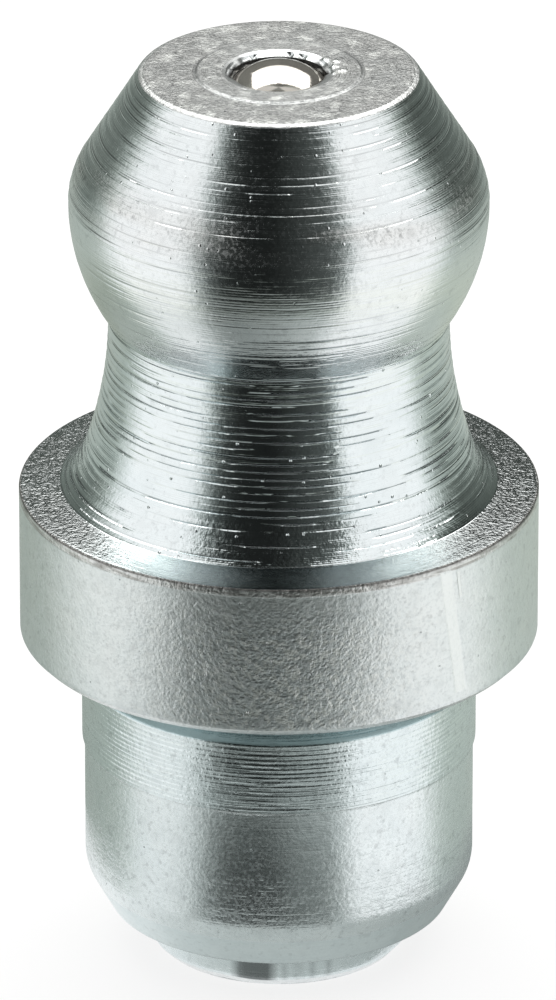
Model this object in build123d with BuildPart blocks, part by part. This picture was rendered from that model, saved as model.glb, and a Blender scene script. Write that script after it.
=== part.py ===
from build123d import *
import os
from math import acos, cos, degrees, radians, sin, sqrt, tan

os.makedirs("parts", exist_ok=True)

# Drive-in grease nipple: a turned steel body with a spring-loaded ball check valve in its nose.
# Millimetres. The origin is on the axis at the collar's seating face, and +Z points to the nose.
# Heights are counted from the seating face. Names that end in _d are diameters, in _r radii.

# ---- Driving dimensions -------------------------------------------------------------------------

# Coupler head: a ball whose upper side is turned to a nose cone, cut off by the flat tip face.
head_d = 6.5
head_height = 7.27  # to the centre of the head's ball
nose_half_angle = 32.0  # of the nose cone, from the axis
nose_cut_depth = 0.3  # how deep the cone cuts into the ball, square to the cone
nose_blend_r = 1.3  # where the cone runs into the ball
tip_height = 9.4
tip_edge = 0.055

# Orifice: a low turned boss on the tip face, with a shallow countersink into the throat.
boss_d = 2.58
boss_height = 0.02
boss_bevel = 0.02
countersink_width = 0.155
countersink_depth = 0.06
throat_length = 0.086

# Neck: a long, gentle arc that tightens into the foot on top of the collar.
neck_d = 5.29
neck_arc_r = 6.6
neck_arc_angle = 19.4  # slope from the axis where the neck arc runs into the foot arc
neck_corner_r = 0.2  # in the corner under the head
foot_arc_r = 1.37
foot_arc_angle = 48.8  # slope from the axis where the foot meets the collar's top

# Collar: what stops against the lubricated part.
collar_d = 8.1
collar_height = 2.5
collar_top_rise = 0.07  # its top falls by this much from the foot to the rim
collar_top_edge = 0.025
collar_bottom_edge = 0.12

# Shank: driven into a drilled hole. The relief groove under the collar is cut into the shank and a
# little into the collar's face, so that the collar seats flat outside the hole's edge.
relief_width = 0.4
relief_depth = 0.2
relief_face_depth = 0.06
relief_face_overlap = 0.05  # how far the groove in the face runs past the shank's radius
relief_face_slope = 0.1  # radial width of the groove's outer flank
shank_d = 6.18
pilot_d = 6.1  # the shank's lower part, which enters the hole first
shank_upper_length = 1.77  # from the seating face down to the pilot
pilot_length = 2.1
lead_length = 0.67
lead_half_angle = 29.0
lead_edge_r = 0.68

# Lip: the thin end of the shank, crimped inwards to keep the spring in.
lip_d = 4.1
lip_length = 0.725
lip_edge = 0.12
crimp_thickness = 0.45
crimp_hole_d = 1.5
crimp_dish_d = 2.8
crimp_dish_depth = 0.2

# Check valve: ball, seat and spring.
ball_d = 2.0
seat_half_angle = 45.0
seat_clearance = 0.015  # between the ball and its seat
seat_land = 0.006  # how far the seat runs on inwards past the ball's contact circle
ball_guide_clearance = 0.2  # between the ball and the bore
spring_wire_d = 0.25
spring_side_clearance = 0.12  # between the spring and the bore
spring_end_clearance = 0.01  # between the spring's ends and what they press on
spring_active_turns = 10
spring_wire_sides = 6  # the round wire is drawn with this many flats
spring_end_turns = 1  # closed turns at each end
spring_end_pitch = 0.27  # a little over the wire, so that closed turns don't merge

# ---- Derived sizes ------------------------------------------------------------------------------

head_r = head_d / 2
neck_r = neck_d / 2
collar_r = collar_d / 2
shank_r = shank_d / 2
pilot_r = pilot_d / 2
lip_r = lip_d / 2
ball_r = ball_d / 2
boss_r = boss_d / 2

# Levels below the seating face.
pilot_top_z = -shank_upper_length
pilot_end_z = pilot_top_z - pilot_length
lead_end_z = pilot_end_z - lead_length
lip_end_z = lead_end_z - lip_length
lead_end_r = pilot_r - lead_length * tan(radians(lead_half_angle))

# The seat cone touches a sphere that is larger than the ball by the seat clearance.
seat_angle = radians(seat_half_angle)
seat_sphere_r = ball_r + seat_clearance
seat_contact_r = seat_sphere_r * cos(seat_angle)
throat_r = seat_contact_r - seat_land
mouth_r = throat_r + countersink_width
boss_z = tip_height + boss_height
throat_top_z = boss_z - countersink_depth
seat_top_z = throat_top_z - throat_length
seat_contact_z = seat_top_z - seat_land / tan(seat_angle)
ball_z = seat_contact_z - seat_sphere_r * sin(seat_angle)
bore_r = ball_r + ball_guide_clearance
seat_end_z = seat_top_z - (bore_r - throat_r) / tan(seat_angle)

# The spring stands on the crimp, and its top turn bears on the ball from below.
crimp_hole_r = crimp_hole_d / 2
crimp_dish_r = crimp_dish_d / 2
crimp_top_z = lip_end_z + crimp_thickness
wire_r = spring_wire_d / 2
spring_r = bore_r - spring_side_clearance - wire_r  # to the middle of the wire
ball_to_wire = ball_r + wire_r + spring_end_clearance
spring_top_z = ball_z - sqrt(ball_to_wire**2 - spring_r**2)
spring_bottom_z = crimp_top_z + wire_r + spring_end_clearance
end_coil_height = spring_end_turns * spring_end_pitch
active_height = spring_top_z - spring_bottom_z - 2 * end_coil_height
active_pitch = active_height / spring_active_turns


def rings(part):
    """The full circles among the edges of a turned part."""
    return part.edges().filter_by(GeomType.CIRCLE).filter_by(lambda edge: edge.is_closed)


def ring_at(part, radius, height):
    """The one circular edge that has this radius at this height."""
    return rings(part).sort_by(lambda edge: abs(edge.radius - radius) + abs(edge.arc_center.Z - height))[0]


# ---- Body: turned from bar in one piece ---------------------------------------------------------

foot_slope = radians(foot_arc_angle)
neck_slope = radians(neck_arc_angle)
foot_reach = foot_arc_r * (cos(neck_slope) - cos(foot_slope))
neck_reach = neck_arc_r * (1 - cos(neck_slope))
foot_end_r = neck_r + neck_reach + foot_reach
foot_end_z = collar_height + collar_top_rise

# The nose cone passes the centre of the ball at cone_distance, and leaves the ball above its equator.
nose_slope = radians(nose_half_angle)
cone_distance = head_r - nose_cut_depth
tip_face_r = (cone_distance - (tip_height - head_height) * sin(nose_slope)) / cos(nose_slope)
nose_end_angle = nose_half_angle - degrees(acos(cone_distance / head_r))
nose_end_r = head_r * cos(radians(nose_end_angle))
nose_end_z = head_height + head_r * sin(radians(nose_end_angle))

with BuildPart() as body:
    # Shank, collar and neck. The neck runs on up inside the head.
    with BuildSketch(Plane.XZ):
        with BuildLine():
            Polyline(
                (0, head_height),
                (0, lip_end_z),
                (lip_r, lip_end_z),
                (lip_r, lead_end_z),
                (lead_end_r, lead_end_z),
                (pilot_r, pilot_end_z),
                (pilot_r, pilot_top_z),
                (shank_r, pilot_top_z),
                (shank_r, -relief_width - relief_depth),
                (shank_r - relief_depth, -relief_width),
                (shank_r - relief_depth, relief_face_depth),
                (shank_r + relief_face_overlap, relief_face_depth),
                (shank_r + relief_face_overlap + relief_face_slope, 0),
                (collar_r, 0),
                (collar_r, collar_height),
                (foot_end_r, foot_end_z),
            )
            foot_arc = JernArc(
                start=(foot_end_r, foot_end_z),
                tangent=(-sin(foot_slope), cos(foot_slope)),
                radius=foot_arc_r,
                arc_size=neck_arc_angle - foot_arc_angle,
            )
            neck_arc = JernArc(
                start=foot_arc @ 1,
                tangent=foot_arc % 1,
                radius=neck_arc_r,
                arc_size=-neck_arc_angle,
            )
            Polyline(neck_arc @ 1, (neck_r, head_height), (0, head_height))
        make_face()
    revolve(axis=Axis.Z)

    # Head.
    with BuildSketch(Plane.XZ):
        with BuildLine():
            ball_arc = CenterArc((0, head_height), head_r, -90, 90 + nose_end_angle)
            Polyline(ball_arc @ 1, (tip_face_r, tip_height), (0, tip_height), ball_arc @ 0)
        make_face()
    revolve(axis=Axis.Z)

    # Edges, from the nose down.
    fillet(ring_at(body, nose_end_r, nose_end_z), nose_blend_r)
    chamfer(ring_at(body, tip_face_r, tip_height), tip_edge)
    under_head = rings(body).filter_by_position(Axis.Z, foot_end_z, head_height).sort_by(Axis.Z)[-1]
    fillet(under_head, neck_corner_r)
    chamfer(ring_at(body, collar_r, collar_height), collar_top_edge)
    chamfer(ring_at(body, collar_r, 0), collar_bottom_edge)
    fillet(ring_at(body, pilot_r, pilot_end_z), lead_edge_r)
    chamfer(ring_at(body, lip_r, lip_end_z), lip_edge)

    # Boss on the tip face.
    with BuildSketch(Plane.XZ):
        Polygon(
            (0, tip_height),
            (boss_r, tip_height),
            (boss_r - boss_bevel, boss_z),
            (0, boss_z),
            align=None,
        )
    revolve(axis=Axis.Z)

    # Grease way: countersink, throat, seat cone, bore, and the hole that the crimp leaves.
    with BuildSketch(Plane.XZ):
        Polygon(
            (0, boss_z),
            (mouth_r, boss_z),
            (throat_r, throat_top_z),
            (throat_r, seat_top_z),
            (bore_r, seat_end_z),
            (bore_r, crimp_top_z),
            (crimp_hole_r, crimp_top_z),
            (crimp_hole_r, lip_end_z + crimp_dish_depth),
            (crimp_dish_r, lip_end_z),
            (0, lip_end_z),
            align=None,
        )
    revolve(axis=Axis.Z, mode=Mode.SUBTRACT)

body.part.label = "nipple_body"
export_step(body.part, "parts/nipple_body.step")

# ---- Check ball, held up on its seat ------------------------------------------------------------

with BuildPart() as ball:
    with Locations((0, 0, ball_z)):
        Sphere(ball_r)

ball.part.label = "check_ball"
export_step(ball.part, "parts/check_ball.step")

# ---- Ball spring: open turns between two closed end turns ---------------------------------------

with BuildPart() as spring:
    with BuildLine() as coil:
        lower_z = spring_bottom_z + end_coil_height
        upper_z = spring_top_z - end_coil_height
        Helix(spring_end_pitch, end_coil_height, spring_r, center=(0, 0, spring_bottom_z))
        Helix(active_pitch, active_height, spring_r, center=(0, 0, lower_z))
        Helix(spring_end_pitch, end_coil_height, spring_r, center=(0, 0, upper_z))
    with BuildSketch(Plane(origin=coil.line @ 0, z_dir=coil.line % 0)):
        RegularPolygon(wire_r, spring_wire_sides)
    sweep(path=coil.line)

spring.part.label = "ball_spring"
export_step(spring.part, "parts/ball_spring.step")
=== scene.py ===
from math import acos, cos, degrees, radians, sin, sqrt, tan

import bpy
import numpy as np
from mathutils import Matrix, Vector


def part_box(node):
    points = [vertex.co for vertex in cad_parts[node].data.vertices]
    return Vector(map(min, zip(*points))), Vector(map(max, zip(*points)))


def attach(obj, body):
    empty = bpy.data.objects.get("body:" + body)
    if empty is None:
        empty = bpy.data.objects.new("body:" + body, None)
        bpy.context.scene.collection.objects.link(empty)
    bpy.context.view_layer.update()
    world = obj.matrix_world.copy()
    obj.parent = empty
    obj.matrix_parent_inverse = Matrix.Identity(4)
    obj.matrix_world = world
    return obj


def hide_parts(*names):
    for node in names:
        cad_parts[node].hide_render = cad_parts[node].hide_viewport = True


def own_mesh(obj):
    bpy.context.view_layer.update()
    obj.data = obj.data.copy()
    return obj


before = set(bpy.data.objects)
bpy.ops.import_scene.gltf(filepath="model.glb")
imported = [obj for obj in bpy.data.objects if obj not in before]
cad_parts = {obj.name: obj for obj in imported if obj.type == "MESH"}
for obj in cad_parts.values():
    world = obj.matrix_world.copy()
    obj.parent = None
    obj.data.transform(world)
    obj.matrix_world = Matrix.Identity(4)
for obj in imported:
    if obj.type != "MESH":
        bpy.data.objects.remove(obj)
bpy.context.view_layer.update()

scene = bpy.context.scene

# Lengths are in millimetres, as in the CAD source, until they go into Blender.
MM = 0.001  # in metres
MICRON = 0.001  # in millimetres

# ---- Profile of the nipple's body, as in the CAD source ------------------------------------------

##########

## Work instructions
Exactly repeat the lines running from the top of the listing to the line bearing "# Heights are", both of those lines included, and only them.

## Exercise output
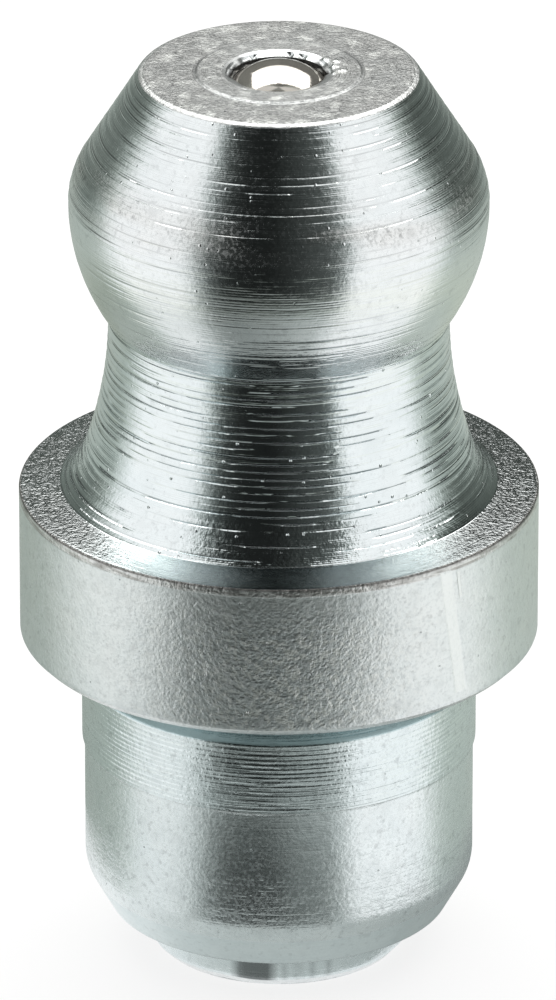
Model this object in build123d with BuildPart blocks, part by part. This picture was rendered from that model, saved as model.glb, and a Blender scene script. Write that script after it.
=== part.py ===
from build123d import *
import os
from math import acos, cos, degrees, radians, sin, sqrt, tan

os.makedirs("parts", exist_ok=True)

# Drive-in grease nipple: a turned steel body with a spring-loaded ball check valve in its nose.
# Millimetres. The origin is on the axis at the collar's seating face, and +Z points to the nose.
# Heights are counted from the seating face. Names that end in _d are diameters, in _r radii.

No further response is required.